Nadie lo ha visto nunca llegar porque tampoco es el primer capirote que cuelga en la Alcaicería, flor de cartón que no abre hasta que está suficientemente regada con la miel de las torrijas, de la fuente ritual que cada Miércoles de Ceniza me trae a casa el maestro pastelero don Luis Ochoa, heraldo del tiempo de la luz y del gozo, mensajero celeste que este año ha sido más exacto y hondo que nunca al transmitirme los amargores de la dulce verdad revelada de Sevilla.

Nadie lo ha visto llegar nunca, ni nadie le ha escrito un poema, ni le ha cantado una copla de bienvenida porque lo que está siendo ya insistentemente anunciado por esta nueva luz, tan antigua como el gozo que anuncia, es el primer vencejo.

Vencejos del atardecer: sabed que hay una ciudad que os espera para tener la certeza de que es ella misma. Sois, vencejos, como un espejo sonoro de Sevilla en el azul azogue de los cielos. Con vuestros sonidos se harán más largas las tardes, llegarán antes las claras del día. Vuestro zigzag tiene la velocidad de la luz porque sois para nosotros símbolo de la luz misma. Sabéis mejor que nadie cuándo tenéis que venir. Cuando hay que venir a Sevilla. En la ciudad de sombras y de fríos no se os ha perdido nada. Sabéis que tenéis que llegar para que las leyendas sigan siendo verdaderas. Sabéis que tenéis que venir para quitar las espinas al Señor. Tenéis que estar por el Museo a las claras del día un Viernes de primavera, para quitarle las espinas al Señor de Sevilla. Que por eso tal corona de espinas tiene forma de bicha. Para que en el supremo equilibrio ecológico del arte y de la naturaleza, toméis las espinas de esa bicha y se las llevéis a vuestros hijos en sus nidos de tierra, de nuestra tierra, amasados con vuestro sudor, para que desde chiquetitos aprendan cuanto hay que repetir ritualmente en esta ciudad cuando es llegada la luz del gozo.

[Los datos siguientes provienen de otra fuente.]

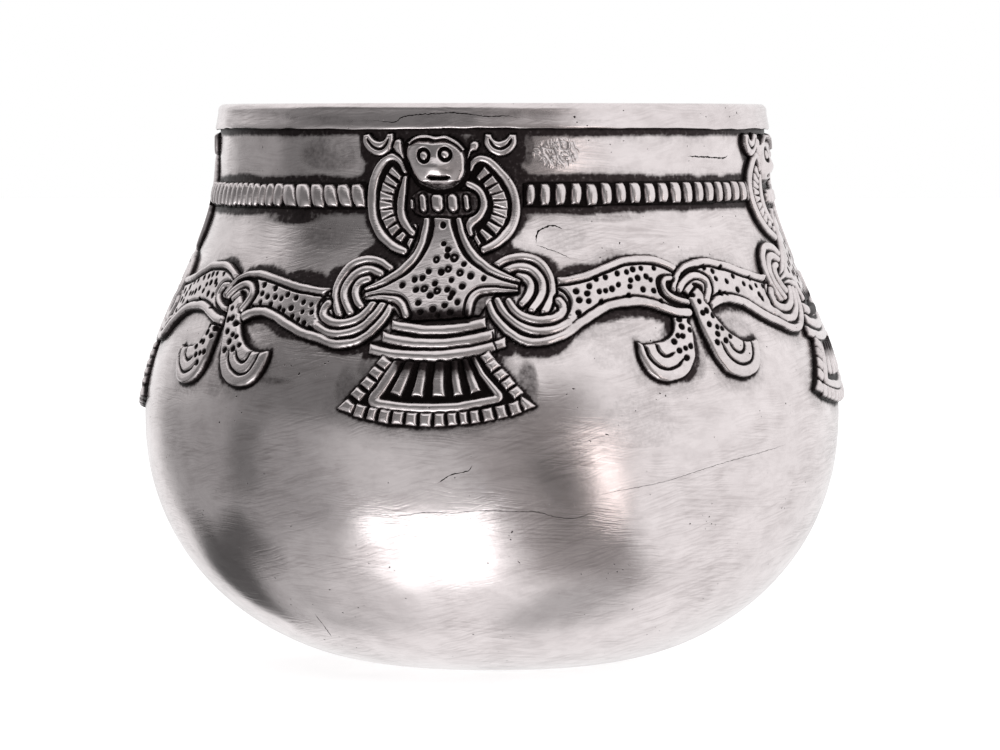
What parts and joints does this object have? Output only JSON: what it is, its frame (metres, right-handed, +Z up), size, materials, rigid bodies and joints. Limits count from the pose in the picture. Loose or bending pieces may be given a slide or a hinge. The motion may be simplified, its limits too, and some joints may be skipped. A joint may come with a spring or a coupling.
{
  "type": "ritual bowl",
  "caption": "Round-bellied silver cup with a folded rim band and an applied shoulder frieze of masked bird figures, knotted ribbons and beaded wire.",
  "frame": {"origin": "centre of the flat foot disc that the cup stands on", "axes": "+Z up along the cup's axis; -Y faces the camera of the picture; +X to its right"},
  "size_m": [0.118, 0.118, 0.0934],
  "materials": {
    "vessel_silver": "old hand-burnished silver, satin, scratched and pitted, tarnish left beside the relief",
    "rim_silver": "bright rubbed silver with a rolled edge",
    "ornament_silver": "raised silver with bright tops and blackened grooves and punch dots"
  },
  "bodies": {
    "root": {"vessel_body": "vessel_silver", "rim_band": "rim_silver", "figure_1_mask": "ornament_silver", "figure_1_torso": "ornament_silver", "figure_1_tail_fan": "ornament_silver", "figure_1_crescent_left": "ornament_silver", "figure_1_crescent_right": "ornament_silver", "figure_1_wing_left": "ornament_silver", "figure_1_wing_right": "ornament_silver", "figure_1_ring_left": "ornament_silver", "figure_1_ring_right": "ornament_silver", "knot_1_ribbon_left": "ornament_silver", "knot_1_ribbon_right": "ornament_silver", "knot_1_pendant_left": "ornament_silver", "knot_1_pendant_right": "ornament_silver", "beaded_wire_1": "ornament_silver", "figure_2_mask": "ornament_silver", "figure_2_torso": "ornament_silver", "figure_2_tail_fan": "ornament_silver", "figure_2_crescent_left": "ornament_silver", "figure_2_crescent_right": "ornament_silver", "figure_2_wing_left": "ornament_silver", "figure_2_wing_right": "ornament_silver", "figure_2_ring_left": "ornament_silver", "figure_2_ring_right": "ornament_silver", "knot_2_ribbon_left": "ornament_silver", "knot_2_ribbon_right": "ornament_silver", "knot_2_pendant_left": "ornament_silver", "knot_2_pendant_right": "ornament_silver", "beaded_wire_2": "ornament_silver", "figure_3_mask": "ornament_silver", "figure_3_torso": "ornament_silver", "figure_3_tail_fan": "ornament_silver", "figure_3_crescent_left": "ornament_silver", "figure_3_crescent_right": "ornament_silver", "figure_3_wing_left": "ornament_silver", "figure_3_wing_right": "ornament_silver", "figure_3_ring_left": "ornament_silver", "figure_3_ring_right": "ornament_silver", "knot_3_ribbon_left": "ornament_silver", "knot_3_ribbon_right": "ornament_silver", "knot_3_pendant_left": "ornament_silver", "knot_3_pendant_right": "ornament_silver", "beaded_wire_3": "ornament_silver", "figure_4_mask": "ornament_silver", "figure_4_torso": "ornament_silver", "figure_4_tail_fan": "ornament_silver", "figure_4_crescent_left": "ornament_silver", "figure_4_crescent_right": "ornament_silver", "figure_4_wing_left": "ornament_silver", "figure_4_wing_right": "ornament_silver", "figure_4_ring_left": "ornament_silver", "figure_4_ring_right": "ornament_silver", "knot_4_ribbon_left": "ornament_silver", "knot_4_ribbon_right": "ornament_silver", "knot_4_pendant_left": "ornament_silver", "knot_4_pendant_right": "ornament_silver", "beaded_wire_4": "ornament_silver"}
  },
  "joints": []
}
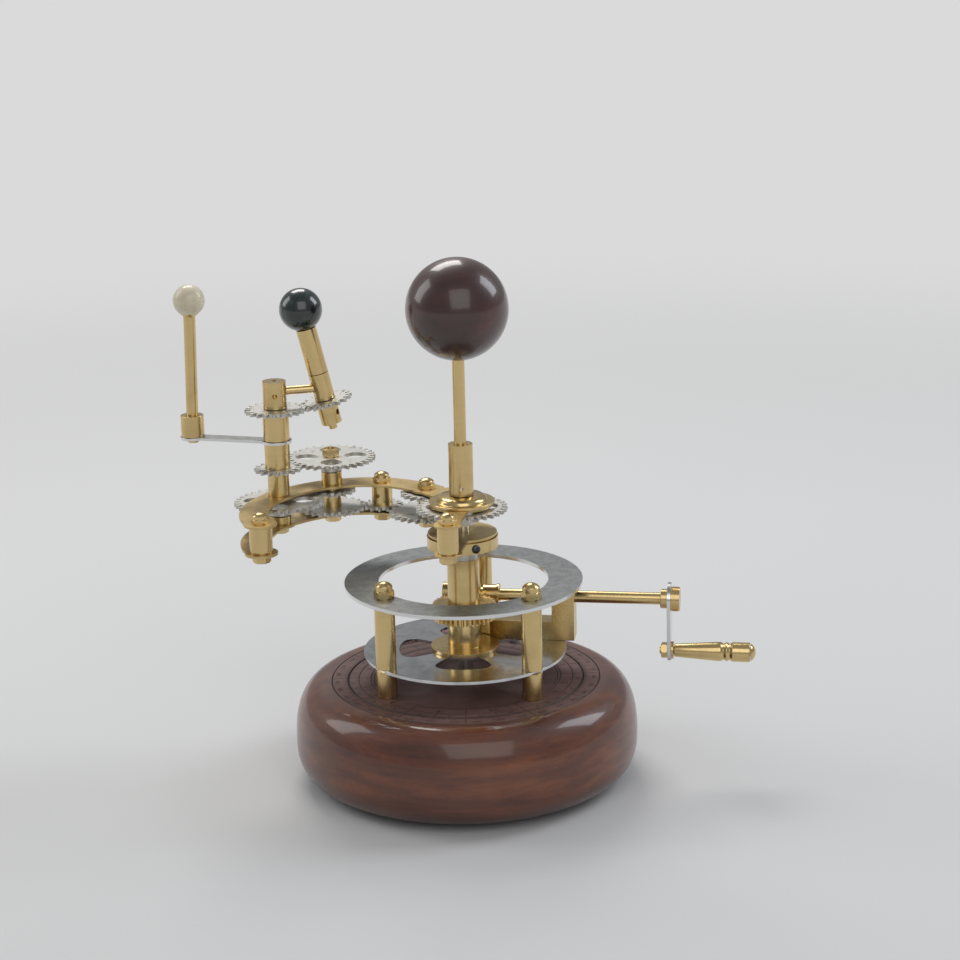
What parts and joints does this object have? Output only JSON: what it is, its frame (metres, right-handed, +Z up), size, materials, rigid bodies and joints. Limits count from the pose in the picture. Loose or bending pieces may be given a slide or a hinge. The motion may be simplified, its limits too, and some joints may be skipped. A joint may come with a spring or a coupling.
{
  "type": "hand-cranked orrery",
  "caption": "Table-top tellurion on a round turned wooden base; a side crank drives a geared arm that carries Earth and Moon balls round a central Sun ball",
  "frame": {"origin": "centre of the flat underside of the base felt, on the axis of the turning column", "axes": "+Z up along the column to the Sun ball; +Y points away from the front, where the viewer stands; +X to the viewer's right, the side of the crank"},
  "size_m": [0.2272, 0.1364, 0.2097],
  "materials": {
    "mahogany": "glossy varnish",
    "felt": "wool felt",
    "dark_mahogany": "polished lacquer",
    "brass": "polished brass with turning marks",
    "steel": "satin steel",
    "polished_steel": "polished steel",
    "gear_steel": "stamped satin steel",
    "dark_steel": "blackened steel",
    "green_stone": "polished dark stone",
    "ivory": "smooth cream bead"
  },
  "bodies": {
    "stand": {"base": "mahogany", "base_felt": "felt", "spindle": "polished_steel", "spindle_fastener": "steel", "lower_plate": "polished_steel", "pillars": "brass", "pillar_studs": "steel", "upper_ring": "steel", "pillar_nuts": "brass", "lower_bearing": "brass", "crank_bracket": "brass", "bracket_screws": "steel", "centre_gear": "gear_steel", "centre_gear_screw": "brass", "sun_sleeve": "brass", "sun_stem": "brass", "sun_ball": "dark_mahogany"},
    "arm": {"column_tube": "brass", "thrust_collar": "polished_steel", "worm_wheel": "brass", "hub_disc": "brass", "hub_disc_screw": "dark_steel", "arm_lower_plate": "brass", "arm_upper_plate": "brass", "arm_flange": "brass", "arm_spacers": "brass", "arm_studs": "steel", "arm_dome_nuts": "brass", "arm_hex_nuts": "brass", "arm_bushes": "brass"},
    "first_idler": {"first_idler_gears": "gear_steel", "first_idler_sleeve": "brass"},
    "second_idler": {"second_idler_gear": "gear_steel", "second_idler_collar": "brass"},
    "third_idler": {"third_idler_arbor": "brass", "third_idler_gears": "gear_steel", "third_idler_nuts": "brass", "moon_drive_gear": "gear_steel"},
    "earth_carrier": {"earth_shaft": "brass", "earth_gear": "gear_steel", "earth_cap": "brass", "earth_rod": "brass", "earth_sleeve": "brass"},
    "moon_carrier": {"moon_pinion": "gear_steel", "moon_tubes": "brass", "moon_arm": "steel", "earth_wheel": "gear_steel", "moon_post": "brass", "moon_ball": "ivory"},
    "earth": {"spin_shaft": "brass", "earth_stem": "brass", "tilted_gear": "gear_steel", "earth_ball": "green_stone"},
    "crank": {"crank_shaft": "brass", "worm": "brass", "crank_collars": "brass", "crank_arm": "steel", "crank_nuts": "brass", "handle_pin": "steel"},
    "handle": {"crank_handle": "brass"}
  },
  "joints": [
    {"name": "arm_turn", "type": "hinge", "parent": "stand", "child": "arm", "pos_m": [0, 0, 0.0654], "axis": [0, 0, 1], "continuous": true},
    {"name": "first_idler_turn", "type": "hinge", "parent": "arm", "child": "first_idler", "pos_m": [-0.01408, 0.02245, 0.106], "axis": [0, 0, 1], "continuous": true},
    {"name": "second_idler_turn", "type": "hinge", "parent": "arm", "child": "second_idler", "pos_m": [-0.03239, 0.03416, 0.106], "axis": [0, 0, 1], "continuous": true},
    {"name": "third_idler_turn", "type": "hinge", "parent": "arm", "child": "third_idler", "pos_m": [-0.05249, 0.03296, 0.106], "axis": [0, 0, 1], "continuous": true},
    {"name": "earth_carrier_turn", "type": "hinge", "parent": "arm", "child": "earth_carrier", "pos_m": [-0.07268, 0.01747, 0.11], "axis": [0, 0, 1], "continuous": true},
    {"name": "moon_carrier_turn", "type": "hinge", "parent": "arm", "child": "moon_carrier", "pos_m": [-0.07268, 0.01747, 0.13], "axis": [0, 0, 1], "continuous": true},
    {"name": "earth_turn", "type": "hinge", "parent": "earth_carrier", "child": "earth", "pos_m": [-0.05295, 0.02276, 0.1495], "axis": [-0.2173, -0.0582, 0.9744], "continuous": true},
    {"name": "crank_turn", "type": "hinge", "parent": "stand", "child": "crank", "pos_m": [0.00241, 0.01541, 0.0702], "axis": [0.988, -0.1547, 0], "continuous": true},
    {"name": "handle_turn", "type": "hinge", "parent": "crank", "child": "handle", "pos_m": [0.09133, 0.00149, 0.0487], "axis": [0.988, -0.1547, 0], "continuous": true}
  ],
  "couplings": [
    {"joint": "first_idler_turn", "follows": "arm_turn", "ratio": 1.7778},
    {"joint": "second_idler_turn", "follows": "arm_turn", "ratio": -3.4286},
    {"joint": "third_idler_turn", "follows": "arm_turn", "ratio": 2},
    {"joint": "earth_carrier_turn", "follows": "arm_turn", "ratio": -1},
    {"joint": "moon_carrier_turn", "follows": "arm_turn", "ratio": -4},
    {"joint": "earth_turn", "follows": "arm_turn", "ratio": 3.5},
    {"joint": "crank_turn", "follows": "arm_turn", "ratio": 34}
  ]
}
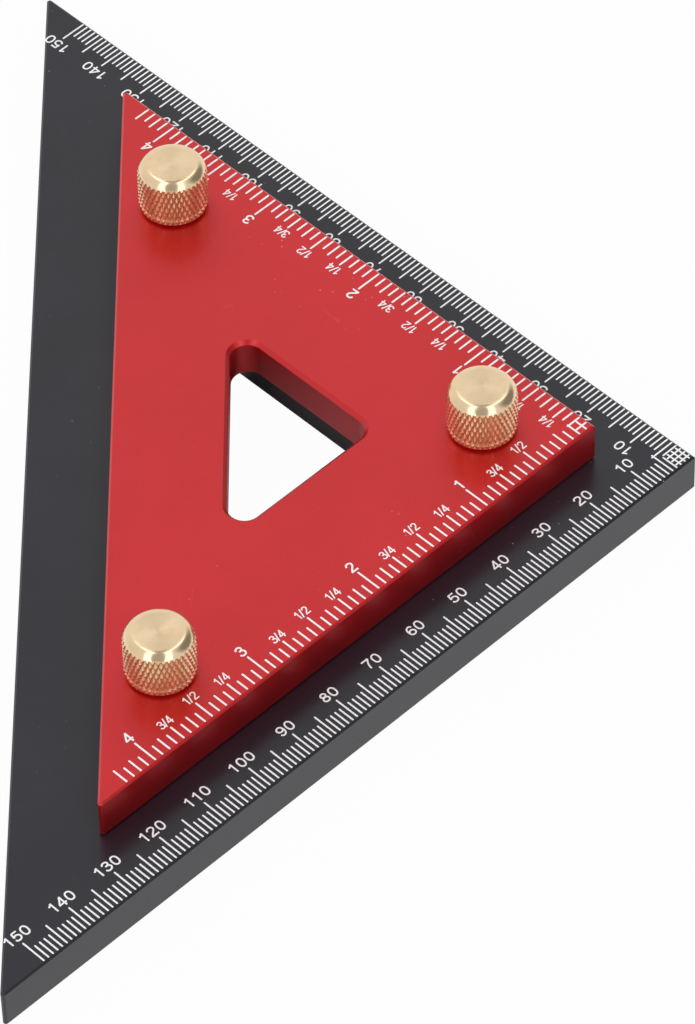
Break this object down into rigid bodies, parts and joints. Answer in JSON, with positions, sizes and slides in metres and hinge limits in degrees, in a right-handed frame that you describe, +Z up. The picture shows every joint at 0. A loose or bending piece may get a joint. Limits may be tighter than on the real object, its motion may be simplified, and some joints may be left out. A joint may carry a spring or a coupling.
{
  "type": "rafter square",
  "caption": "Small right-angled triangle plate stacked on a larger one, both with triangular windows and graduated legs, clamped together by knurled thumbscrews.",
  "frame": {"origin": "bottom centre of the bounding box, on the large square's underside", "axes": "+Z up through the stack, +Y along the long edges, +X towards the right angles"},
  "size_m": [0.1132, 0.2248, 0.026],
  "materials": {
    "black_anodised": "satin black anodised, with white-filled marks",
    "red_anodised": "satin red anodised, with white-filled marks",
    "brass": "turned and diamond-knurled, lightly polished",
    "steel": "turned",
    "nylon": "natural nylon"
  },
  "bodies": {
    "large_square": {"large_plate": "black_anodised", "thread_bush_corner": "steel", "thread_bush_front": "steel", "thread_bush_rear": "steel"},
    "small_square": {"small_plate": "red_anodised"},
    "washer_corner": {"knob_washer_corner": "nylon"},
    "knob_corner": {"knob_head_corner": "brass", "knob_stud_corner": "steel"},
    "washer_front": {"knob_washer_front": "nylon"},
    "knob_front": {"knob_head_front": "brass", "knob_stud_front": "steel"},
    "washer_rear": {"knob_washer_rear": "nylon"},
    "knob_rear": {"knob_head_rear": "brass", "knob_stud_rear": "steel"}
  },
  "joints": [
    {"name": "small_square_lift", "type": "slide", "parent": "large_square", "child": "small_square", "axis": [0, 0, 1], "range_m": [0, 0.02]},
    {"name": "knob_corner_rise", "type": "slide", "parent": "small_square", "child": "washer_corner", "axis": [0, 0, 1], "range_m": [0, 0.0056]},
    {"name": "knob_corner_turn", "type": "hinge", "parent": "washer_corner", "child": "knob_corner", "pos_m": [0.02065, 0, 0.016], "axis": [0, 0, 1], "range_deg": [0, 2520]},
    {"name": "knob_front_rise", "type": "slide", "parent": "small_square", "child": "washer_front", "axis": [0, 0, 1], "range_m": [0, 0.0056]},
    {"name": "knob_front_turn", "type": "hinge", "parent": "washer_front", "child": "knob_front", "pos_m": [-0.03217, -0.05282, 0.016], "axis": [0, 0, 1], "range_deg": [0, 2520]},
    {"name": "knob_rear_rise", "type": "slide", "parent": "small_square", "child": "washer_rear", "axis": [0, 0, 1], "range_m": [0, 0.0056]},
    {"name": "knob_rear_turn", "type": "hinge", "parent": "washer_rear", "child": "knob_rear", "pos_m": [-0.03217, 0.05282, 0.016], "axis": [0, 0, 1], "range_deg": [0, 2520]}
  ],
  "couplings": [
    {"joint": "knob_corner_rise", "follows": "knob_corner_turn", "m_per_rad": 0.00012732},
    {"joint": "knob_front_rise", "follows": "knob_front_turn", "m_per_rad": 0.00012732},
    {"joint": "knob_rear_rise", "follows": "knob_rear_turn", "m_per_rad": 0.00012732}
  ]
}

Y una vez que hayáis llegado, queridos, sonoros, familiares vencejos del Arenal, sabremos que ya os quedareis para estar todas las tardes en la plaza de los toros, como buenos aficionados que sois, bajando hasta el albero, templando el vuelo y parando la luz de la tarde. Estaréis aquí en días de jazmín y magnolia, de seise y de velada, de nardos de agosto y de desierta ciudad de pregones, velas y siesta. Un día temprano del otoño, cuando el mosto esté ya aprendiendo a ser Aljarafe, cuando hayan arrastrado el último toro de la feria de San Miguel, volveréis a esa desconocida tierra lejana donde no hay ni río, ni torre, ni luz, ni rito. Desde allí este año, queridos, familiares vencejos, estáis ya a punto de llegar. Permitidme que por vez primera os dé la bienvenida en nombre de la ciudad donde sois cada año azahar sonoro y vivo de sus cielos.